3D code data

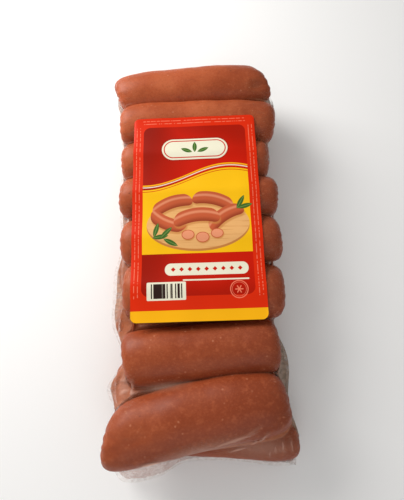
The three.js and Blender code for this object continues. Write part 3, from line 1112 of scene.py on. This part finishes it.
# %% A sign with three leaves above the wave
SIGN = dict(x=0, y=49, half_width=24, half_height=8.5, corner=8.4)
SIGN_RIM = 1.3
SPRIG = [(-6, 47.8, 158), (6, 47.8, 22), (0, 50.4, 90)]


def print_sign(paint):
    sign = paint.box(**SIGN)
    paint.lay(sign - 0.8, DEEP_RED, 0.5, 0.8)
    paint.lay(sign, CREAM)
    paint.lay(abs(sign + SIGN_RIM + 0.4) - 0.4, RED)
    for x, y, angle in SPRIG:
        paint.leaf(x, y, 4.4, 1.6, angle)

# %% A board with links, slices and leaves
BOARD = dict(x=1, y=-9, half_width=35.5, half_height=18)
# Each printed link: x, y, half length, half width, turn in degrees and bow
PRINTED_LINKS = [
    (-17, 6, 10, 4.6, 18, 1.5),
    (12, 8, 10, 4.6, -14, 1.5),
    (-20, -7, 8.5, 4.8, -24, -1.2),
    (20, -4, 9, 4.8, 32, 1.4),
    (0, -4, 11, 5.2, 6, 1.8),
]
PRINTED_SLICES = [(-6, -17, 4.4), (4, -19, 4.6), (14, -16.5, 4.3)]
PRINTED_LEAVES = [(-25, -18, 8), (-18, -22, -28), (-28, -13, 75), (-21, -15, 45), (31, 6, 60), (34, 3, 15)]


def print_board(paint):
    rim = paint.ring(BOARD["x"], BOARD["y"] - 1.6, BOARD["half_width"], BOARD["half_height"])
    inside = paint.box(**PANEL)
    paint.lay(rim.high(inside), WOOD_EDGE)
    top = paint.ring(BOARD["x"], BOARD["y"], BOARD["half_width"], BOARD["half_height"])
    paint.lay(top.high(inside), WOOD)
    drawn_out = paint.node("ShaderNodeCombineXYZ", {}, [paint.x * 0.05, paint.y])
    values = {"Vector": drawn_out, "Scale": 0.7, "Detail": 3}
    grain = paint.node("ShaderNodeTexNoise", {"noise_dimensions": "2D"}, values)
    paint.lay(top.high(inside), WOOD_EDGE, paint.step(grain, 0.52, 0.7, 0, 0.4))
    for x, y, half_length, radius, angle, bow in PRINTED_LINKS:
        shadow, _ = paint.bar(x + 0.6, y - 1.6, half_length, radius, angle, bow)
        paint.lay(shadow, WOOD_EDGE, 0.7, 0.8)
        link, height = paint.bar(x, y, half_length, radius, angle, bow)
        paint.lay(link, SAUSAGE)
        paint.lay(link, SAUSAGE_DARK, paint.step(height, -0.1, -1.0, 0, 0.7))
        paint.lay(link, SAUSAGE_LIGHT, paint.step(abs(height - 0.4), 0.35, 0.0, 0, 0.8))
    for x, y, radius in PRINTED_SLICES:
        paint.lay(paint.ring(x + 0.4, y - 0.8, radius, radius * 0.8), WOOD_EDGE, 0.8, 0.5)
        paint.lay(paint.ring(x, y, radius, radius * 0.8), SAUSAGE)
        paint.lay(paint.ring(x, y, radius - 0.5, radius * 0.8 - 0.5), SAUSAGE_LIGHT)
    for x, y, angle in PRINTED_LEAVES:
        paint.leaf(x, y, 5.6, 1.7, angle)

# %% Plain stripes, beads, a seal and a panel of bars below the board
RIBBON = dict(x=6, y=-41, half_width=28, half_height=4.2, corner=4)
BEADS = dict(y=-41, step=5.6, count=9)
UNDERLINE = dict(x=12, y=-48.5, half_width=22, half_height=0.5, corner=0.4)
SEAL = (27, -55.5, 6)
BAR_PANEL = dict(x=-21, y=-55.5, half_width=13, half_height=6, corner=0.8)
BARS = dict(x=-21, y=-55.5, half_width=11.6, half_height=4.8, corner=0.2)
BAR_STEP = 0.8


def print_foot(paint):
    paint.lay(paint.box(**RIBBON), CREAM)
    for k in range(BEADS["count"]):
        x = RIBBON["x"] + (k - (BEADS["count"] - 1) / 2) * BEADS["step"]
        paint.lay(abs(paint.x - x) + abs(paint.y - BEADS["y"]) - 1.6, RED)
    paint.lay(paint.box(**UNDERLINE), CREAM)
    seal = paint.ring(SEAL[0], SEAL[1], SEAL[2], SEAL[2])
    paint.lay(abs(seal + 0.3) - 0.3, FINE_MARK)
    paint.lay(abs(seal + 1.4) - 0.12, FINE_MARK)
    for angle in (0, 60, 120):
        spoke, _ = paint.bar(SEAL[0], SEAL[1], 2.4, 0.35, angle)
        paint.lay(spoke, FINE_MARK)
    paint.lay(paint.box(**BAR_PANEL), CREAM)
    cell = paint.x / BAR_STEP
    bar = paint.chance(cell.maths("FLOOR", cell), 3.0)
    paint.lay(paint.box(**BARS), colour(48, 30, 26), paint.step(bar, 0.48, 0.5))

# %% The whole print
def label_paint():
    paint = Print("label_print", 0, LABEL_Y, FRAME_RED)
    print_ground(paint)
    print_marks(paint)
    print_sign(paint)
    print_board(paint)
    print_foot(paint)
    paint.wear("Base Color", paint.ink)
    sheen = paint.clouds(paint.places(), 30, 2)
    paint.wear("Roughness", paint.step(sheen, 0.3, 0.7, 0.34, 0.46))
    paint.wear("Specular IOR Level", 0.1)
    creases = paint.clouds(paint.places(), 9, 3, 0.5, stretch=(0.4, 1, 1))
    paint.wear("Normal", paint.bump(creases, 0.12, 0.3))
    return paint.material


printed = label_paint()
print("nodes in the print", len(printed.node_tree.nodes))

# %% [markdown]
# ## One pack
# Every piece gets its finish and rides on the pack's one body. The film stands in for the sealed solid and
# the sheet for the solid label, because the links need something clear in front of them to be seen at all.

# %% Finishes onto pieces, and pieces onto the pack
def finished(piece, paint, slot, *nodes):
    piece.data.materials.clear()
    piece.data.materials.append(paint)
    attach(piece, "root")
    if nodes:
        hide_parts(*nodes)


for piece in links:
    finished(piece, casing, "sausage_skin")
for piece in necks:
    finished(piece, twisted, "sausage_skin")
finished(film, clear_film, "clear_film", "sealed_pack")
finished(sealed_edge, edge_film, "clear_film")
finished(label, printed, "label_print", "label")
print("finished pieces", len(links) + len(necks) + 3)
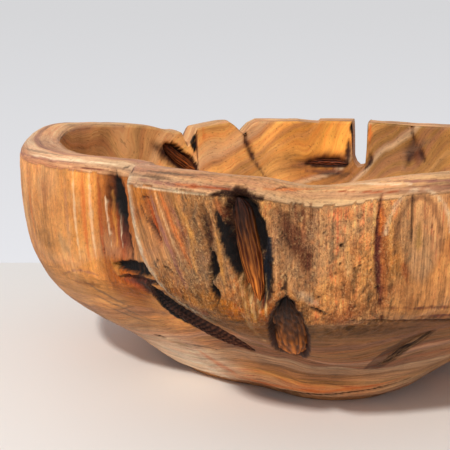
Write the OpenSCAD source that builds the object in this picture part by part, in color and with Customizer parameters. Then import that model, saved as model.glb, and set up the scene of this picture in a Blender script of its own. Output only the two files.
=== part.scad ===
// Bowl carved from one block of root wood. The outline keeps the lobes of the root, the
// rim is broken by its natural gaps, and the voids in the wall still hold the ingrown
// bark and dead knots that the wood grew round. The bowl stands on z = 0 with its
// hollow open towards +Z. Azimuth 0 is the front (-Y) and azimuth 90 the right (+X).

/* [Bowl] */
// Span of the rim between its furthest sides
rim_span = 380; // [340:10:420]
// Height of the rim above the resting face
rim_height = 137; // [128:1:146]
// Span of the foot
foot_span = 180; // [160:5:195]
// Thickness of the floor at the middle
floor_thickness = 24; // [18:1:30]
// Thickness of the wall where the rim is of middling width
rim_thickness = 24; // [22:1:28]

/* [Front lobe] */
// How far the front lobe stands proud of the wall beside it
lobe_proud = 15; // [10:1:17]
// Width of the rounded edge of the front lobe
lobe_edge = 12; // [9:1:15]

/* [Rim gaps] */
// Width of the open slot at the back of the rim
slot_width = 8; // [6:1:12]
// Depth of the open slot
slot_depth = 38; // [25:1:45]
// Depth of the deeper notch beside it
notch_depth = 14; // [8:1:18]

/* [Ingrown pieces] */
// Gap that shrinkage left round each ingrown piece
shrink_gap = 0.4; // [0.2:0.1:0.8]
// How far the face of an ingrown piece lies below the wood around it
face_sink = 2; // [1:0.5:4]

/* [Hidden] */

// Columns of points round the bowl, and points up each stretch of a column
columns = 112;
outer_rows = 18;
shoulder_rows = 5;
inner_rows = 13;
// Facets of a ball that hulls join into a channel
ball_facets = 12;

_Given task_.
Copy verbatim the line that contains "hide_parts(*nodes)", the line that contains "Write the OpenSCAD", and all lines between them.

_Written response_.
        hide_parts(*nodes)


for piece in links:
    finished(piece, casing, "sausage_skin")
for piece in necks:
    finished(piece, twisted, "sausage_skin")
finished(film, clear_film, "clear_film", "sealed_pack")
finished(sealed_edge, edge_film, "clear_film")
finished(label, printed, "label_print", "label")
print("finished pieces", len(links) + len(necks) + 3)
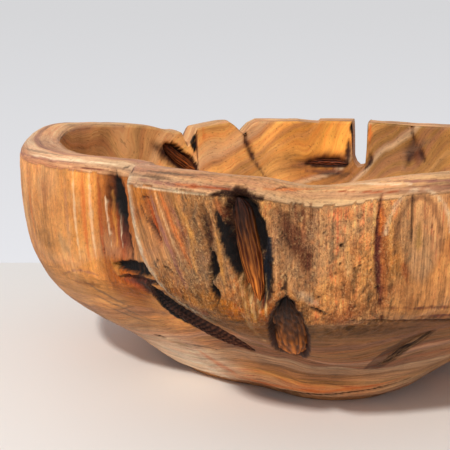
Write the OpenSCAD source that builds the object in this picture part by part, in color and with Customizer parameters. Then import that model, saved as model.glb, and set up the scene of this picture in a Blender script of its own. Output only the two files.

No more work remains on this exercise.